-- Start of Data lines --
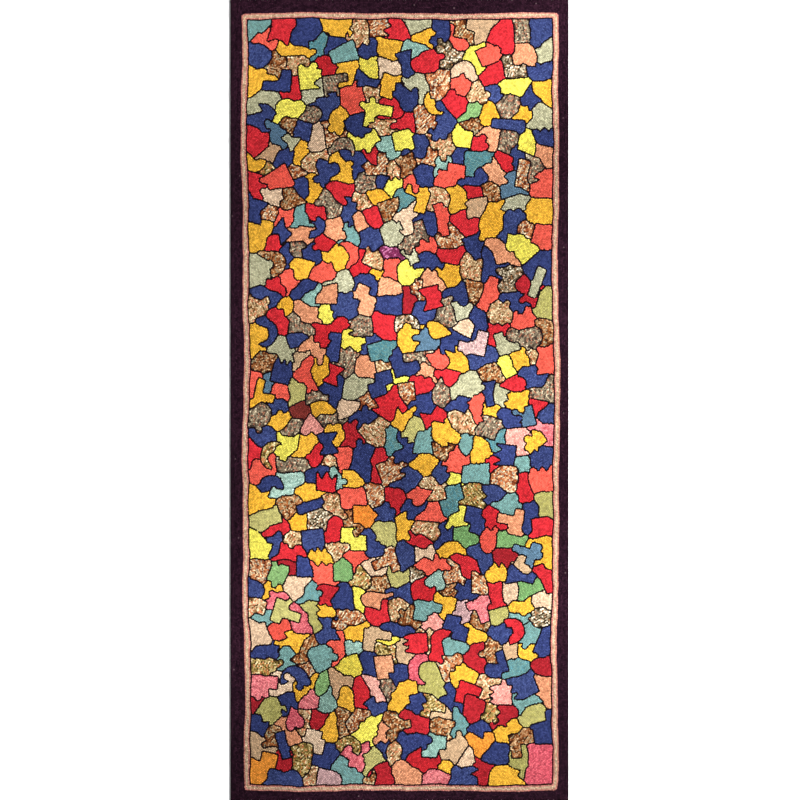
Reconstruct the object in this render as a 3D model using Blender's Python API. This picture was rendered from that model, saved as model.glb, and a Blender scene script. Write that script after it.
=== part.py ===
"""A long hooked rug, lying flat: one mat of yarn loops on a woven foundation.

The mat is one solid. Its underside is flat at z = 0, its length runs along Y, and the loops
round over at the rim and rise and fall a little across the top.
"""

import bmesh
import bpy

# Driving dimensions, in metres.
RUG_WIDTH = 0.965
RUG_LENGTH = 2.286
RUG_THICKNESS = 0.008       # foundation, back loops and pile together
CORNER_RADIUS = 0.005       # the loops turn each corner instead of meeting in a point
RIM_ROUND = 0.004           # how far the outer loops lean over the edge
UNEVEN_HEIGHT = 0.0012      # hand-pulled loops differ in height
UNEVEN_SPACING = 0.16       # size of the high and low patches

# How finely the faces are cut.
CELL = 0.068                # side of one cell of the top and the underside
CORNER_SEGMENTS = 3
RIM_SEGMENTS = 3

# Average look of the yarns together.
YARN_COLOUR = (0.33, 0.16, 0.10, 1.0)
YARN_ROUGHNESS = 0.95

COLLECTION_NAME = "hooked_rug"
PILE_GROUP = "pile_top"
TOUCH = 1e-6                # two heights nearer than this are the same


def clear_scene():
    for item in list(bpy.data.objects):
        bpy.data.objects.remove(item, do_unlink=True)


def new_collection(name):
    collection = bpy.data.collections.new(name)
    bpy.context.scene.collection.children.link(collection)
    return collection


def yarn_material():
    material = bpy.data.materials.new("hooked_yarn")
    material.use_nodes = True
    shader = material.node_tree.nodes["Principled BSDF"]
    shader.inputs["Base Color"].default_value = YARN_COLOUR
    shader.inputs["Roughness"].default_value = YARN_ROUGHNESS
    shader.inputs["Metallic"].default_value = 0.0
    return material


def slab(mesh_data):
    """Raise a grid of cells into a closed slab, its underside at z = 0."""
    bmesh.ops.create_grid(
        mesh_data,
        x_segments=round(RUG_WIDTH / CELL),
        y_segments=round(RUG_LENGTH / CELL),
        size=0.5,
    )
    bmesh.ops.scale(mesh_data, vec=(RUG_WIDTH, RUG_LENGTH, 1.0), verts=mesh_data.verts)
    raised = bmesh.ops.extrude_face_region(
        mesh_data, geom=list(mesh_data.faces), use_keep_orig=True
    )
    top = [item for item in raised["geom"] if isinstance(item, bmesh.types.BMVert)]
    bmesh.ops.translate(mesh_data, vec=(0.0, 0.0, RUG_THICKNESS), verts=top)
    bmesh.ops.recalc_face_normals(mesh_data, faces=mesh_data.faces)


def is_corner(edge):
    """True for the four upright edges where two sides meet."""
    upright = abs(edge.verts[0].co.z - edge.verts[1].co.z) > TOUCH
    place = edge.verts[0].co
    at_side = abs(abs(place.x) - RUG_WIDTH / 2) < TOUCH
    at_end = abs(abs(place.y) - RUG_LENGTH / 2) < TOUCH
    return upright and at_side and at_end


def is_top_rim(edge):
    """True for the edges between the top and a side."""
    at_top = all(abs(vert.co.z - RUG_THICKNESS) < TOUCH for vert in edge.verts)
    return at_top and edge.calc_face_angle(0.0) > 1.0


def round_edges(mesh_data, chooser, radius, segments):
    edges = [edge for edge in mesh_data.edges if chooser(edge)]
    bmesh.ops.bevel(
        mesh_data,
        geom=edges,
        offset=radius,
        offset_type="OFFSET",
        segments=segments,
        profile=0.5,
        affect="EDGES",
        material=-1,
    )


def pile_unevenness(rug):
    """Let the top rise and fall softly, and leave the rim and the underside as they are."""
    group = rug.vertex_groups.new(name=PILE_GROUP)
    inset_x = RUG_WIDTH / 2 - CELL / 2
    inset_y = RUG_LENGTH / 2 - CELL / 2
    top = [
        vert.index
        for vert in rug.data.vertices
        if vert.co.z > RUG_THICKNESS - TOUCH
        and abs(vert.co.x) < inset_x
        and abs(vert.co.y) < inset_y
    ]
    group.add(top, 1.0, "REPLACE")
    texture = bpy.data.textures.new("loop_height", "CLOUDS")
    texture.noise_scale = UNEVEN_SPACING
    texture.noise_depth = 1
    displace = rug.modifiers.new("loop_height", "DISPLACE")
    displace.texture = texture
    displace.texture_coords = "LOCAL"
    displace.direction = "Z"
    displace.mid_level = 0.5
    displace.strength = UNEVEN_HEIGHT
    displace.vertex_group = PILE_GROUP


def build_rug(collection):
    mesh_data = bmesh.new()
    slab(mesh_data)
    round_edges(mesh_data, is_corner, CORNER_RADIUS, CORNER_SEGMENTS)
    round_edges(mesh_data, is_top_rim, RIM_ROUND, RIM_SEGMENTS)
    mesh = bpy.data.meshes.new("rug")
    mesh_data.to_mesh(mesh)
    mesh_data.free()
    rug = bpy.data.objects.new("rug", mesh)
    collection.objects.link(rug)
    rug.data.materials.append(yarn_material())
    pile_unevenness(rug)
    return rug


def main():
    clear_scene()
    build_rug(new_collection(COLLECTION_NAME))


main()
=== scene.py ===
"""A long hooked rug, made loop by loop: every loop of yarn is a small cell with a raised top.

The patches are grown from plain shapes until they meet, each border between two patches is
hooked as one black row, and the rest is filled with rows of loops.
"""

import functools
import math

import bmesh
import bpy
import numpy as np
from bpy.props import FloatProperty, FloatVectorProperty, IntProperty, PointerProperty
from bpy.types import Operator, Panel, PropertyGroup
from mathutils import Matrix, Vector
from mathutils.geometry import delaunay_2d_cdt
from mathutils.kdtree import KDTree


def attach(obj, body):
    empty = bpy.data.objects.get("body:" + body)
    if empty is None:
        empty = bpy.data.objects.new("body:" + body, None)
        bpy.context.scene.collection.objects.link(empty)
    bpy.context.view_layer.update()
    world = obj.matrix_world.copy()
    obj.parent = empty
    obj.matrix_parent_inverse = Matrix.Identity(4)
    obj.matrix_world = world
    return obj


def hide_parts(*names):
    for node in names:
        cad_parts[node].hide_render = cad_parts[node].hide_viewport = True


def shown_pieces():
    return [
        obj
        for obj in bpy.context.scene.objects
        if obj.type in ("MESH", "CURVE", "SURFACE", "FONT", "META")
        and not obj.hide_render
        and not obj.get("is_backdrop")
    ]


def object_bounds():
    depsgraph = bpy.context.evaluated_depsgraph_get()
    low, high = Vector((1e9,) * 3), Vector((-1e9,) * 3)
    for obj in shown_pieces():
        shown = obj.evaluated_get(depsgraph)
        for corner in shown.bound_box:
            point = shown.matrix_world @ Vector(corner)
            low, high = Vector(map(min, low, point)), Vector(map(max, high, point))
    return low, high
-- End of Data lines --
Stated problem: Write out, unaltered, the lines from the opening of the listing through the line that includes "return collection".

Response below:
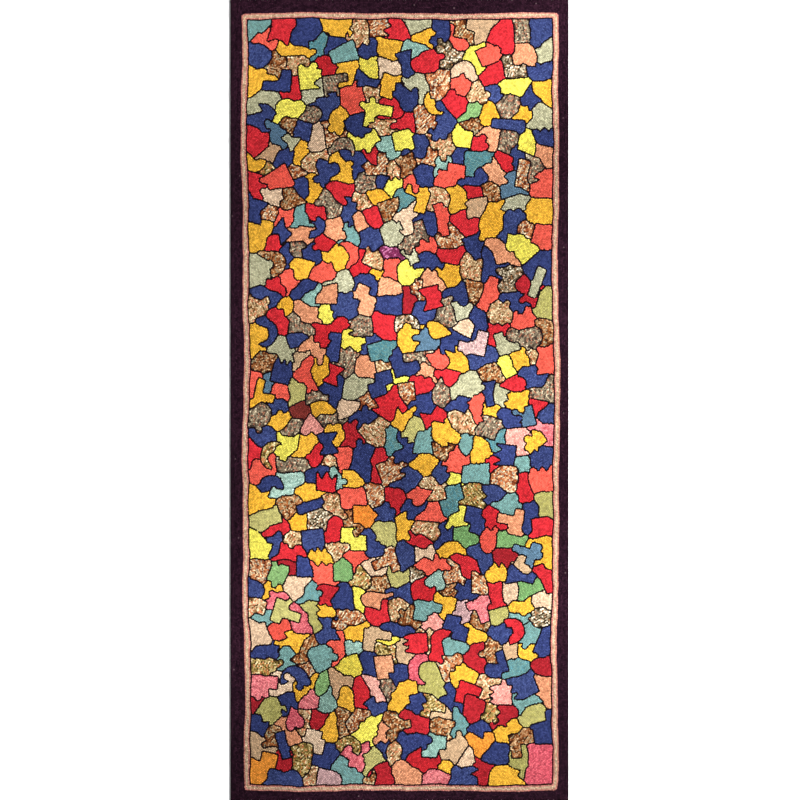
Reconstruct the object in this render as a 3D model using Blender's Python API. This picture was rendered from that model, saved as model.glb, and a Blender scene script. Write that script after it.
=== part.py ===
"""A long hooked rug, lying flat: one mat of yarn loops on a woven foundation.

The mat is one solid. Its underside is flat at z = 0, its length runs along Y, and the loops
round over at the rim and rise and fall a little across the top.
"""

import bmesh
import bpy

# Driving dimensions, in metres.
RUG_WIDTH = 0.965
RUG_LENGTH = 2.286
RUG_THICKNESS = 0.008       # foundation, back loops and pile together
CORNER_RADIUS = 0.005       # the loops turn each corner instead of meeting in a point
RIM_ROUND = 0.004           # how far the outer loops lean over the edge
UNEVEN_HEIGHT = 0.0012      # hand-pulled loops differ in height
UNEVEN_SPACING = 0.16       # size of the high and low patches

# How finely the faces are cut.
CELL = 0.068                # side of one cell of the top and the underside
CORNER_SEGMENTS = 3
RIM_SEGMENTS = 3

# Average look of the yarns together.
YARN_COLOUR = (0.33, 0.16, 0.10, 1.0)
YARN_ROUGHNESS = 0.95

COLLECTION_NAME = "hooked_rug"
PILE_GROUP = "pile_top"
TOUCH = 1e-6                # two heights nearer than this are the same


def clear_scene():
    for item in list(bpy.data.objects):
        bpy.data.objects.remove(item, do_unlink=True)


def new_collection(name):
    collection = bpy.data.collections.new(name)
    bpy.context.scene.collection.children.link(collection)
    return collection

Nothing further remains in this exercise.